Decision-makers in metro Atlanta credit the newspaper, and King's
editorials, with providing the impetus needed to eventually reshape
Grady's governance and help the hospital begin to reverse its cycle of
debt.
Hayslett Group, an Atlanta-based communications firm established in
1994, has long had one of Georgia's most experienced and effective
healthcare communications practices. Over the years, the firm has
managed communications and grassroots campaigns that have, among other
achievements, helped defeat legislative assaults on the state's
certificate-of-need system, put trauma funding on a statewide ballot,
and re-establish the state's public health agency as a standalone
department.
"Mike King is a tremendous addition to the Hayslett Group team," said
Charles N. Hayslett, the firm's founder and CEO. "Few people can match
his depth of knowledge on medical matters and health policy, let alone
his abilities as a thinker and a writer, and he has earned tremendous
standing in health care circles in Georgia and beyond. I am very
pleased to be able to bring him onto our team."
"For me, this is an excellent fit," said King. "Over the years,
Hayslett Group has proven itself to be a capable and credible
communicator on medicine and health care, among many other subjects.
They have a strong track record of enabling their clients to communicate
effectively about often complicated and intricate messages."
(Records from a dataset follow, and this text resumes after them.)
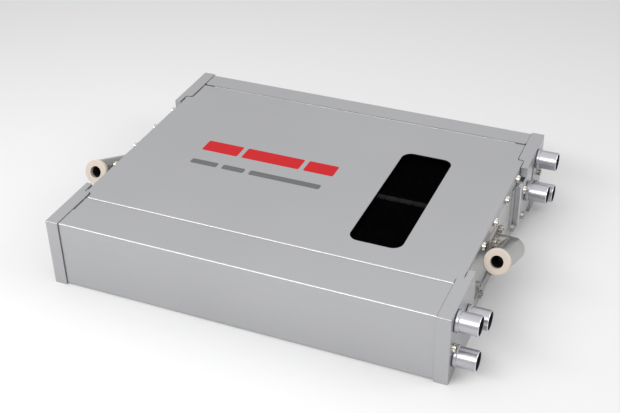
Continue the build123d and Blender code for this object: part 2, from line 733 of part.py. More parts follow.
def make_port_block():
    """Block under the rear cap's tongue that carries the coolant outlet, with its pad."""
    groove_x = tongue_inner_x - BLOCK_GROOVE
    body = block(tongue_inner_x, block_face_x, block_y0, block_y1, BLOCK_BOTTOM, block_top)
    body = chamfer(edges_outward(body), BLOCK_EDGE)
    body += block(
        groove_x, tongue_inner_x, block_y0 + BLOCK_GROOVE_DEPTH, block_y1 - BLOCK_GROOVE_DEPTH,
        BLOCK_FOOT + BLOCK_GROOVE_DEPTH, block_top - BLOCK_GROOVE_DEPTH,
    )
    body += block(
        wall_x, groove_x, block_y0 - BLOCK_PAD_FRONT, block_y1, BLOCK_FOOT, block_top
    )
    y, z, _ = rear_ports[BLOCK_PORT]
    body -= rod_x(wall_x - 1, block_face_x + 1, y, z, PORT_NECK + SEAT)
    for screw_y, screw_z in block_screws_at:
        body -= rod_x(wall_x - 1, block_face_x + 1, screw_y, screw_z, SCREW_SHANK_RADIUS + SEAT)
    return body


def terminal_frame(shape):
    """Tilts a piece of the arm up and sets it at the elbow's corner."""
    return Pos(arm_x, TERMINAL_Y, mid_height) * Rot(-TERMINAL_TILT, 0, 0) * shape


def rod_y(y0, y1, radius):
    return Pos(0, (y0 + y1) / 2, 0) * Rot(90, 0, 0) * Cylinder(radius, abs(y1 - y0))


def elbow_leg(length, corner):
    """Half of the elbow: a round bar along -X with a ball end at the corner, cut to a mitre."""
    radius = TERMINAL_RADIUS
    outline = Polyline((radius, 0), (-length, 0), (-length, radius), (0, radius))
    outline += CenterArc((0, 0), radius, 0, 90)
    leg = revolve(make_face(outline), Axis.X)
    return split(leg, bisect_by=Plane(origin=(0, 0, 0), z_dir=(1, -corner, 0)), keep=Keep.BOTTOM)


def make_terminal():
    """Right power terminal: square flange, short run, elbow, tilted arm with a cable hole."""
    flange_x0 = wall_x + BUSH_FLANGE
    flange_x1 = flange_x0 + TERMINAL_FLANGE_THICKNESS
    face = Plane(origin=(flange_x0, TERMINAL_Y, mid_height), x_dir=(0, 1, 0), z_dir=(1, 0, 0))
    square = RectangleRounded(TERMINAL_FLANGE, TERMINAL_FLANGE, TERMINAL_FLANGE_ROUND)
    flange = extrude(face * square, amount=TERMINAL_FLANGE_THICKNESS)
    arm_length = TERMINAL_ARM - RING_THICKNESS
    run = elbow_leg(arm_x - flange_x1, 1)
    arm = Rot(0, 0, 90) * elbow_leg(arm_length, -1)
    hole = rod_y(-arm_length - 1, -TERMINAL_ARM + TERMINAL_BORE_DEPTH, TERMINAL_BORE)
    body = flange + terminal_frame(run + arm - hole)
    body -= rod_x(
        flange_x0 - 1, flange_x0 + STUD_SOCKET, TERMINAL_Y, mid_height, STUD_RADIUS + FIT
    )
    for y, z in terminal_screws:
        body -= rod_x(flange_x0 - 1, flange_x1 + 1, y, z, SCREW_SHANK_RADIUS + SEAT)
    return body


def make_terminal_ring():
    ring = rod_y(-TERMINAL_ARM, -TERMINAL_ARM + RING_THICKNESS, RING_RADIUS)
    ring = chamfer(ring.edges().sort_by(Axis.Y)[0], RING_CHAMFER)
    ring -= rod_y(-TERMINAL_ARM - 1, -TERMINAL_ARM + RING_THICKNESS + 1, TERMINAL_BORE)
    return terminal_frame(ring)


def make_terminal_bush():
    """Top-hat insulator: sleeve round the stud, square washer under the flange."""
    face = Plane(origin=(wall_x, TERMINAL_Y, mid_height), x_dir=(0, 1, 0), z_dir=(1, 0, 0))
    square = RectangleRounded(TERMINAL_FLANGE, TERMINAL_FLANGE, TERMINAL_FLANGE_ROUND)
    bush = extrude(face * square, amount=BUSH_FLANGE)
    bush += rod_x(plate_inner_x, wall_x, TERMINAL_Y, mid_height, STUD_RADIUS + BUSH_WALL)
    bush -= rod_x(
        plate_inner_x - 1, wall_x + BUSH_FLANGE + 1, TERMINAL_Y, mid_height, STUD_RADIUS + FIT
    )
    for y, z in terminal_screws:
        bush -= rod_x(wall_x - 1, wall_x + BUSH_FLANGE + 1, y, z, SCREW_SHANK_RADIUS + SEAT)
    return bush


# ---------------------------------------------------------------- screws and key


def side_screws():
    lid_row = [low_screw(lid_x, y, lid_screw_z) for y in lid_screw_ys]
    base_row = [low_screw(lid_x, y, BASE_SCREW_RISE) for y in base_screw_ys]
    return lid_row + base_row


def terminal_screw_set():
    face_x = wall_x + BUSH_FLANGE + TERMINAL_FLANGE_THICKNESS
    return [low_screw(face_x, y, z) for y, z in terminal_screws]


def cap_screws():
    depth = half_length - wall_x + SCREW_DEPTH / 2
    right = [low_screw(half_length, y, mid_height, depth=depth) for y in cap_screw_ys]
    return right + [mirror_x(s) for s in right]


def block_screws():
    depth = block_face_x - wall_x + SCREW_DEPTH / 2
    return [low_screw(block_face_x, y, z, depth=depth) for y, z in block_screws_at]


# ---------------------------------------------------------------- build and save

os.makedirs("parts", exist_ok=True)

save(make_top_cover(), "top_cover")
save(make_bottom_cover(), "bottom_cover")
save(make_front_cover(), "front_cover")
save(make_rear_cover(), "rear_cover")
for cap_name, cap_shape in make_corner_caps().items():
    save(cap_shape, cap_name)
for rail_name, rail in make_rails().items():
    save(rail, rail_name)

save(make_window_pane(), "window_pane")
save(make_window_seal(), "window_seal")
save(group(*make_monitor_connectors()), "monitor_connectors")

save(make_end_plate_right(), "end_plate_right")
save(mirror_x(end_plate()), "end_plate_left")
save(group(*make_tension_bands()), "tension_bands")
save(group(*make_band_screws()), "tension_band_screws")
save(make_pressure_plate(), "pressure_plate")
save(group(*[disc_spring(y) for y in SPRING_Y]), "disc_springs")
save(make_insulator(right_insulator_x, plate_inner_x, ports.values()), "insulator_plate_right")
save(make_insulator(pressure_x, left_insulator_x, []), "insulator_plate_left")
save(collector(right_insulator_x, right_collector_x, 1), "current_collector_right")
save(collector(left_insulator_x, left_collector_x, -1), "current_collector_left")
save(group(*make_bipolar_plates()), "bipolar_plates")
save(group(*make_membranes()), "membranes")

save(make_port_block(), "rear_port_block")
for port_name, place in ports.items():
    save(hose_port(*place), port_name)
save(group(*[port_gasket(*place) for place in ports.values()]), "port_gaskets")

for side_name, place_side in (("right", lambda s: s), ("left", mirror_x)):
    save(place_side(make_terminal()), f"terminal_{side_name}")
    save(place_side(make_terminal_ring()), f"terminal_ring_{side_name}")
    save(place_side(make_terminal_bush()), f"terminal_bush_{side_name}")
    save(group(*[place_side(s) for s in side_screws()]), f"side_screws_{side_name}")
    save(group(*[place_side(s) for s in terminal_screw_set()]), f"terminal_screws_{side_name}")

save(group(*cap_screws()), "cap_screws")
save(group(*block_screws()), "port_block_screws")
save(low_screw(wall_x, WALL_PLUG_Y, WALL_PLUG_Z), "plug_screw")
save(slot_prism(wall_x - KEY_SINK + FIT, lid_x + KEY_PROUD, 0), "lid_key")
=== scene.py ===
# %% [markdown]
# # A fuel cell stack in a satin housing
# The solids of the stack are already modelled at their real size. This lesson dresses them:
# it gives every piece the finish that such hardware has, adds the small repeated details that
# are too fine for the solids, and sets up a bright product studio around the result.
# Everything is in metres, in the frame of the solids: X along the cells, Y to the rear, Z up.

import math

import bmesh
import bpy
from mathutils import Matrix, Vector


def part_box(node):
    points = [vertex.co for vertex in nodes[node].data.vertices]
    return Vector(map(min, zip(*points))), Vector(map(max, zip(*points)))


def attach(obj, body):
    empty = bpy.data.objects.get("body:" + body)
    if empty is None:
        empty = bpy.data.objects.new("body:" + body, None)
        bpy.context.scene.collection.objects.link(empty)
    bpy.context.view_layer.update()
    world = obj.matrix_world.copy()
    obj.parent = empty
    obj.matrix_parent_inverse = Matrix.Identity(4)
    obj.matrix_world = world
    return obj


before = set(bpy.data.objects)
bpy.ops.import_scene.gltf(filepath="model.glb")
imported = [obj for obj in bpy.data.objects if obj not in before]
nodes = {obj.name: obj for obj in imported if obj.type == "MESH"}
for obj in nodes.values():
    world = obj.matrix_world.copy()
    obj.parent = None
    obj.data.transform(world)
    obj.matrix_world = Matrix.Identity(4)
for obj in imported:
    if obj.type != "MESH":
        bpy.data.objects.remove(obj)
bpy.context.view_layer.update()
print("pieces in the frame:", len(nodes))


def places(name):
    """Lowest and highest corner of a node, as vectors."""
    low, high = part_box(name)
    return Vector(low), Vector(high)


housing_top = places("front_right_cap")[1].z
print("housing height:", round(housing_top, 4))

# %% [markdown]
# ## The camera
# A product picture is remembered by its point of view, so the camera comes first. It stands
# to the right of the front cover and looks down on the housing with a long lens, which keeps
# the long edges nearly parallel. A tiny roll tips the picture the way a hand-set tripod does.

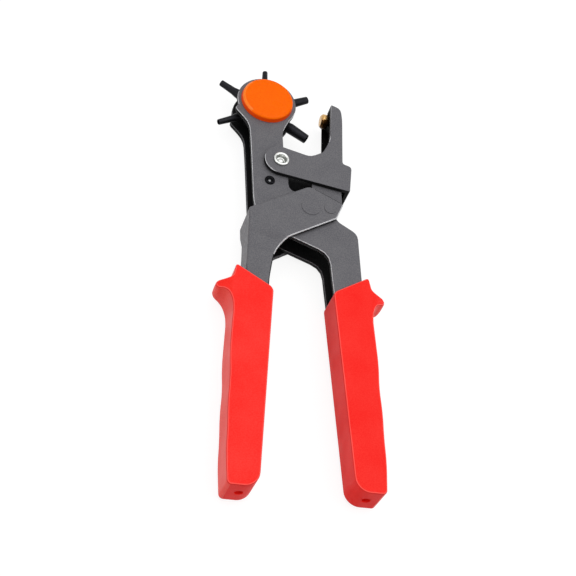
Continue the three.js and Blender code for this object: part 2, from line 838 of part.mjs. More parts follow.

King began his journalism career in 1972 at The Courier-Journal in
Louisville, Ky., serving over 15 years as a reporter, editor and
Washington correspondent. As a Washington reporter in 1982, he was
among the first to link the tobacco industry's stealth cigarette
marketing campaigns to teenage smoking. He was recruited to the AJC in
1987 and served over the next 21 years as a science and medical writer
and editor; then as Metro Editor supervising more than 125 reporters and
editors, and then as the public editor before finally moving to the
editorial board. He retired from the AJC in 2008.